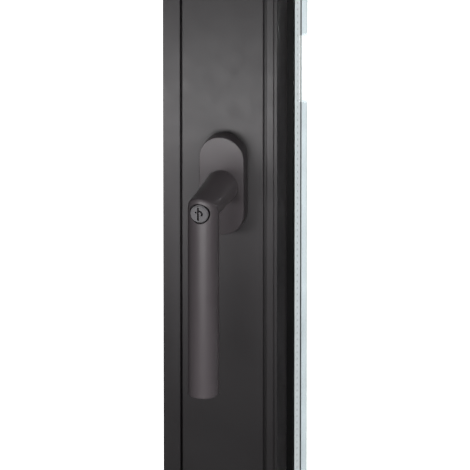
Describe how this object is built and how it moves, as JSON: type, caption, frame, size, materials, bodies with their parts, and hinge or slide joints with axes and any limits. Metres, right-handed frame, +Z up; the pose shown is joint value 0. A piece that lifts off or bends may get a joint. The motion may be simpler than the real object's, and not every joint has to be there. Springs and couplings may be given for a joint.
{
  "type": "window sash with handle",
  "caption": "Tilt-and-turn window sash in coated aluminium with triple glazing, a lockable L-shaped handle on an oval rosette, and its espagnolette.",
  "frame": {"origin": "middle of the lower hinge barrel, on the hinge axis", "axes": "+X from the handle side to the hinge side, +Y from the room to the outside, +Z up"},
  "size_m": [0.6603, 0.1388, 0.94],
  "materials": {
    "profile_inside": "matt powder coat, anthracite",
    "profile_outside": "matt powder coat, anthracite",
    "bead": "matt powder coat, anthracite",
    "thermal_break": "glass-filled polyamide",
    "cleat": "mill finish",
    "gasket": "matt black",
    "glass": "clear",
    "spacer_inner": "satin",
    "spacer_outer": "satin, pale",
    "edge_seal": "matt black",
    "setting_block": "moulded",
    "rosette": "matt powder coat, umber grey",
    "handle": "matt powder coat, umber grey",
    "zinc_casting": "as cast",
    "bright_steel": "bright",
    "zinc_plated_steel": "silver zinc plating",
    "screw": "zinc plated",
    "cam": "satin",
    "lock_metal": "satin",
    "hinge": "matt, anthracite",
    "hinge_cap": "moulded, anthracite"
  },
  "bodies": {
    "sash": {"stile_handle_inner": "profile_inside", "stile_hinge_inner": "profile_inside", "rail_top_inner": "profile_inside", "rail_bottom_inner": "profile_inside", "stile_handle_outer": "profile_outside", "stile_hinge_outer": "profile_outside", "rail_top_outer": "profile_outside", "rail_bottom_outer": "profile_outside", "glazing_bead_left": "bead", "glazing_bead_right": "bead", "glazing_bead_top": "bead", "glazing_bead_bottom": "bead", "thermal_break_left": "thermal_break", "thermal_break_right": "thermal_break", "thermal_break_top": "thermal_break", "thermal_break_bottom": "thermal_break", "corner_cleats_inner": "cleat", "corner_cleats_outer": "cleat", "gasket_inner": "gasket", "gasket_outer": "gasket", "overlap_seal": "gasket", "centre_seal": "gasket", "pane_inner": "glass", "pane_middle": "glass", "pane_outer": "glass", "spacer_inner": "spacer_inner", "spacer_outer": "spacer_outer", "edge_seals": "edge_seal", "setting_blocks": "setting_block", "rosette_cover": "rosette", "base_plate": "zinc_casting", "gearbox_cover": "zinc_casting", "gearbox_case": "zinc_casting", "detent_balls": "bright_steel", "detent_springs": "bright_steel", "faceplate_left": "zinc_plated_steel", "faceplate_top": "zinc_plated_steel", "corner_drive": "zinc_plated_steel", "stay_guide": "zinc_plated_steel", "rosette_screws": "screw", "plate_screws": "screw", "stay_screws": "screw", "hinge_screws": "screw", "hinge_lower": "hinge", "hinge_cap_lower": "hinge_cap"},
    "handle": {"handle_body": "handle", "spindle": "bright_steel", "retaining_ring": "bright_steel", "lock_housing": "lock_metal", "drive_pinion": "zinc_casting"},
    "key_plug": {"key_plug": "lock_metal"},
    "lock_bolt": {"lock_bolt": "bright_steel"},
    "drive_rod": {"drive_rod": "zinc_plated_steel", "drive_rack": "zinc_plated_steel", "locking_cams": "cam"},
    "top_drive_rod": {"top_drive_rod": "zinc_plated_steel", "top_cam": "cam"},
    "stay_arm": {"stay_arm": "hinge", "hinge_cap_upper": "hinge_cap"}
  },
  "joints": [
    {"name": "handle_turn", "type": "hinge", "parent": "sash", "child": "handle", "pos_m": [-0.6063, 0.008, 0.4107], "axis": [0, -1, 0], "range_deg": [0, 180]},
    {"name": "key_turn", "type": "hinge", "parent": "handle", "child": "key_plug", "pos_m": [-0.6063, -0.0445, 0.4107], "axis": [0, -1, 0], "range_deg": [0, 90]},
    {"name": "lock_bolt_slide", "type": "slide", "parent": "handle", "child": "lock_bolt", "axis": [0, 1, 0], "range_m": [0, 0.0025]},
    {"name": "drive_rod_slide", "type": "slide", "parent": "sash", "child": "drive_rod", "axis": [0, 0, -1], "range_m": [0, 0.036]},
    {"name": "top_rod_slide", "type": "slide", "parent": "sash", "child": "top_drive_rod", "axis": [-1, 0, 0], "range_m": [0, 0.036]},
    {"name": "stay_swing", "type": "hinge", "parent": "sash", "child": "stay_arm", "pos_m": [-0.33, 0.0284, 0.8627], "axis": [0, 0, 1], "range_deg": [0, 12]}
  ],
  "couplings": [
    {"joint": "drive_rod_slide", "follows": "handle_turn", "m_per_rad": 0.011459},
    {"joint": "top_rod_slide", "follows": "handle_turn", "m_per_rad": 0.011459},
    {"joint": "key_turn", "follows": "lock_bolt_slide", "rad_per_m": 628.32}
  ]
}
--------------------------------
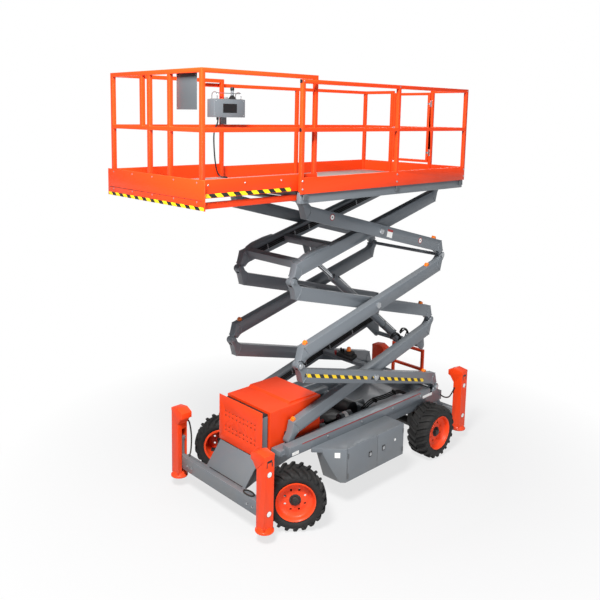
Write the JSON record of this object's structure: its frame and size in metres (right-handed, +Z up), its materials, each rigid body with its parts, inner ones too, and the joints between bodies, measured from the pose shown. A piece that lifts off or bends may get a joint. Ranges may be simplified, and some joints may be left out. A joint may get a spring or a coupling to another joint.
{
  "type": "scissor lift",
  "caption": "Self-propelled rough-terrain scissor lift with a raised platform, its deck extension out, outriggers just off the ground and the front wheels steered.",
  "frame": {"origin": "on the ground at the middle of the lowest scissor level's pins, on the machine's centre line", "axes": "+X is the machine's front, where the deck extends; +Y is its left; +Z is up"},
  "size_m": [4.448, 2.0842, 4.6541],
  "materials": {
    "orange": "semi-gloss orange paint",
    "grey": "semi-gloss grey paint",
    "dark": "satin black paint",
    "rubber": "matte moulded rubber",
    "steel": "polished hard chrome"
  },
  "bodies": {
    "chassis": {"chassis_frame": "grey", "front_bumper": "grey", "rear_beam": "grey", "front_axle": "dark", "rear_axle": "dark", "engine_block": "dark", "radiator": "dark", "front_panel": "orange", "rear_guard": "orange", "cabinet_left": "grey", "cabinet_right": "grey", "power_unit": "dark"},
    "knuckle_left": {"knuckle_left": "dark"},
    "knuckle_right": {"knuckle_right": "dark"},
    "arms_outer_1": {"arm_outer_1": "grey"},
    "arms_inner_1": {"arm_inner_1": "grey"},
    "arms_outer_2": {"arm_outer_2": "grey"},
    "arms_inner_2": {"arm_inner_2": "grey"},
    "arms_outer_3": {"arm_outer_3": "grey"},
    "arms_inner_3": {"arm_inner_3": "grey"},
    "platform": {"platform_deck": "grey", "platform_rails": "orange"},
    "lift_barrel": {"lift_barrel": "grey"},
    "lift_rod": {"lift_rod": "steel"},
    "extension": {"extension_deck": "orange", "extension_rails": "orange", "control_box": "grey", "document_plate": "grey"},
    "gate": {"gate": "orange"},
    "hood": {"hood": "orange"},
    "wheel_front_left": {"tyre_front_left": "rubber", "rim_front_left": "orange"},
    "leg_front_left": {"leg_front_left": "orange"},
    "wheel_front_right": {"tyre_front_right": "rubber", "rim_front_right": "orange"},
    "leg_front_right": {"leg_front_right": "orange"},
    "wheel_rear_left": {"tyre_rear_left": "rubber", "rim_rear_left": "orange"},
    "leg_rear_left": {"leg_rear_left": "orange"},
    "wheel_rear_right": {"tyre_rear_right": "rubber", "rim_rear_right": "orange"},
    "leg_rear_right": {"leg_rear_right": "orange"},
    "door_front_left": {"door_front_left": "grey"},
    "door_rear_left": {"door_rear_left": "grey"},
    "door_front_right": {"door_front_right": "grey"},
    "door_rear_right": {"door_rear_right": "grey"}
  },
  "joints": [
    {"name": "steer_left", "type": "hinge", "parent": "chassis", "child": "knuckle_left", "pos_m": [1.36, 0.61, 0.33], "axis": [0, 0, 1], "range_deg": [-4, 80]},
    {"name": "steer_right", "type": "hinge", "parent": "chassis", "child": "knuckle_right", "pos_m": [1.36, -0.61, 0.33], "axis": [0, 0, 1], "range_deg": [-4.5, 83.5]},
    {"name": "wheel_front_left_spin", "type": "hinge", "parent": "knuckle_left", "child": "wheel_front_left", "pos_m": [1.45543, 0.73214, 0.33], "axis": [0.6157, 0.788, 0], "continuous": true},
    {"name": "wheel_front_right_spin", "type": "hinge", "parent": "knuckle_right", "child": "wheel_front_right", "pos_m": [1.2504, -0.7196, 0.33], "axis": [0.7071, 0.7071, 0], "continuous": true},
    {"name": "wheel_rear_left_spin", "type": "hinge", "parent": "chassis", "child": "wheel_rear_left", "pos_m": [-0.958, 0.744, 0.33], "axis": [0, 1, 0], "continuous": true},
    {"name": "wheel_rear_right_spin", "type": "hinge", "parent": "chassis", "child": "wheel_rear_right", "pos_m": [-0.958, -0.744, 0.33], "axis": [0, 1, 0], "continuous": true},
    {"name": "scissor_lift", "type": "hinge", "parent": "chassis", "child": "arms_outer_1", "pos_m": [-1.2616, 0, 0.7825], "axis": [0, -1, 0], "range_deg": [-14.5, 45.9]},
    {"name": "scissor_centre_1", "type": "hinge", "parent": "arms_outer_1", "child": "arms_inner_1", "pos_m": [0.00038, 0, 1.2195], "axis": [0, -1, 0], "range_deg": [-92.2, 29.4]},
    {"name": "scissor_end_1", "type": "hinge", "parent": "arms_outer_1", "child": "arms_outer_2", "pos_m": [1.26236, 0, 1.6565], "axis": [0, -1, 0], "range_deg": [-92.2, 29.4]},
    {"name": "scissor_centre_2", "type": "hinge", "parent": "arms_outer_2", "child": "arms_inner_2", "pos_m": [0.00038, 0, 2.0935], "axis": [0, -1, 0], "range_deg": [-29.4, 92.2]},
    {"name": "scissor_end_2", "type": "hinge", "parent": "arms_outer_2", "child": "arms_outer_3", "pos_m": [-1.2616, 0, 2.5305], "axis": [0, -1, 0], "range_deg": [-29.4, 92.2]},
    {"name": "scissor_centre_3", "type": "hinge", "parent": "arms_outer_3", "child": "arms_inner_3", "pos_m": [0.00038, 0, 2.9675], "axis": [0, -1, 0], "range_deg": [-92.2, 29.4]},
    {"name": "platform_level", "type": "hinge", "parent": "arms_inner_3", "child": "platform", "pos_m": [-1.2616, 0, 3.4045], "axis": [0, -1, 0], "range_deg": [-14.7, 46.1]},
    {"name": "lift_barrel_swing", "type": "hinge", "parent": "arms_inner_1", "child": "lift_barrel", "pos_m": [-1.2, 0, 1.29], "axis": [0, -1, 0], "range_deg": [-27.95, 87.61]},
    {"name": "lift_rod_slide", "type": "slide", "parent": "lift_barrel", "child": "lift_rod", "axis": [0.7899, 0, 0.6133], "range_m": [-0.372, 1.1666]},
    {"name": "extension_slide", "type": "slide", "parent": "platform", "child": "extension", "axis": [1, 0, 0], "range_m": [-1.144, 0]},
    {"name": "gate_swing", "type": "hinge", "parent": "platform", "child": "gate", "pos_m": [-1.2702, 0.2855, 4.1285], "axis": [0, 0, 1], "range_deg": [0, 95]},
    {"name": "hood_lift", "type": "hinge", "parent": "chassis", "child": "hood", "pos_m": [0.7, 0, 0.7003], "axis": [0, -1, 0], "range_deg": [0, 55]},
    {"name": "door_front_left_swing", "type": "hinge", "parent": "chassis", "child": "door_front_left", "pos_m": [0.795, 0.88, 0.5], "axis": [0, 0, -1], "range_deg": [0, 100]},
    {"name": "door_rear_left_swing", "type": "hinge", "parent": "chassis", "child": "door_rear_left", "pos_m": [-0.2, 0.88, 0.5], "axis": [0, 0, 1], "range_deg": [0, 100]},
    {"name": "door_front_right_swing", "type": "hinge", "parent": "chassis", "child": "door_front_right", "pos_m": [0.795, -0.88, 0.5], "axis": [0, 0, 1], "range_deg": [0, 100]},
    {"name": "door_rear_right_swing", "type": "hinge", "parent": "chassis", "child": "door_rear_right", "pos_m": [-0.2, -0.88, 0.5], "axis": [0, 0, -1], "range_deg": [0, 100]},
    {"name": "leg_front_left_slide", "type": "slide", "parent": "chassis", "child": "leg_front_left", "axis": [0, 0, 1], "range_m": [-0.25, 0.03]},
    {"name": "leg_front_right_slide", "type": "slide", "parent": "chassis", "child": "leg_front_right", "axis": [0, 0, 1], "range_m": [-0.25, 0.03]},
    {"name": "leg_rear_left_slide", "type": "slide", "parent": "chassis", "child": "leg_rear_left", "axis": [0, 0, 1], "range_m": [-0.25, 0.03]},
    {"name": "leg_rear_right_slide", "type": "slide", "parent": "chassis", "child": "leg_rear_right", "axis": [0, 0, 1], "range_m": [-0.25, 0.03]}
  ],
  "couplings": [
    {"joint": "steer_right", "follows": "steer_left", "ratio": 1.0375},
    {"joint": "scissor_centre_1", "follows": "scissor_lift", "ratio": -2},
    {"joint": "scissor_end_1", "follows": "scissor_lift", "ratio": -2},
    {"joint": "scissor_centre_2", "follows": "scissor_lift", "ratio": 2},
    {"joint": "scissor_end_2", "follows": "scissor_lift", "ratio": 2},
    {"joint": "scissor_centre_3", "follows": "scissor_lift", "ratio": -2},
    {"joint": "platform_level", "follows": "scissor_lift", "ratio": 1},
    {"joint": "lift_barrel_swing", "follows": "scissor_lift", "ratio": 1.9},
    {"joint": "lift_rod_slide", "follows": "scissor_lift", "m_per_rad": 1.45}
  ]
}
--------------------------------
Identify the lines above with the word "caption". Copy them.

Describe how this object is built and how it moves, as JSON: type, caption, frame, size, materials, bodies with their parts, and hinge or slide joints with axes and any limits. Metres, right-handed frame, +Z up; the pose shown is joint value 0. A piece that lifts off or bends may get a joint. The motion may be simpler than the real object's, and not every joint has to be there. Springs and couplings may be given for a joint.
  "caption": "Tilt-and-turn window sash in coated aluminium with triple glazing, a lockable L-shaped handle on an oval rosette, and its espagnolette.",
  "caption": "Self-propelled rough-terrain scissor lift with a raised platform, its deck extension out, outriggers just off the ground and the front wheels steered.",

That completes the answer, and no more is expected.